Empty results Text-to-vector conversion succeeded but the query returns no matches. Verify the fields parameter in the vector query matches the name of a searchable vector field. Increase k to return more results.

Check logs

If you enabled diagnostic logging for your search service, run the following Kusto query to confirm query execution on your vector field.

OperationEvent
| where TIMESTAMP > ago(30m)
| where Name == "Query.Search" and AdditionalInfo["QueryMetadata"]["Vectors"] has "TextLength"

Best practices

  • Use a managed identity instead of API keys in production. Managed identities are more secure and avoid key rotation overhead. For more information, see Configure a search service to connect using a managed identity.

  • Deploy the embedding model in the same region as your search service. Colocation reduces latency and improves the speed of data transfer between services. Vectorizers are available in all regions where Azure AI Search is available, but model availability varies by provider.

  • Use separate deployments of the same embedding model for indexing and queries.

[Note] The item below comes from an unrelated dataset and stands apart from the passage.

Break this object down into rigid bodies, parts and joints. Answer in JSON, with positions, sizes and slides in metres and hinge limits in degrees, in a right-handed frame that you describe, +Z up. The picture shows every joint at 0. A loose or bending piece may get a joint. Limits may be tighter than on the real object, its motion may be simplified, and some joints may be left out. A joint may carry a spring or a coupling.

Dedicated deployments let you allocate TPM quota independently for each workload and make it easier to identify traffic sources.

  • Monitor your Azure OpenAI TPM quota. If you're hitting your TPM limit, review the quota limits and consider requesting a higher limit through a support case.

  • Review best practices for the Azure OpenAI embedding skill. The same guidance applies to the Azure OpenAI vectorizer.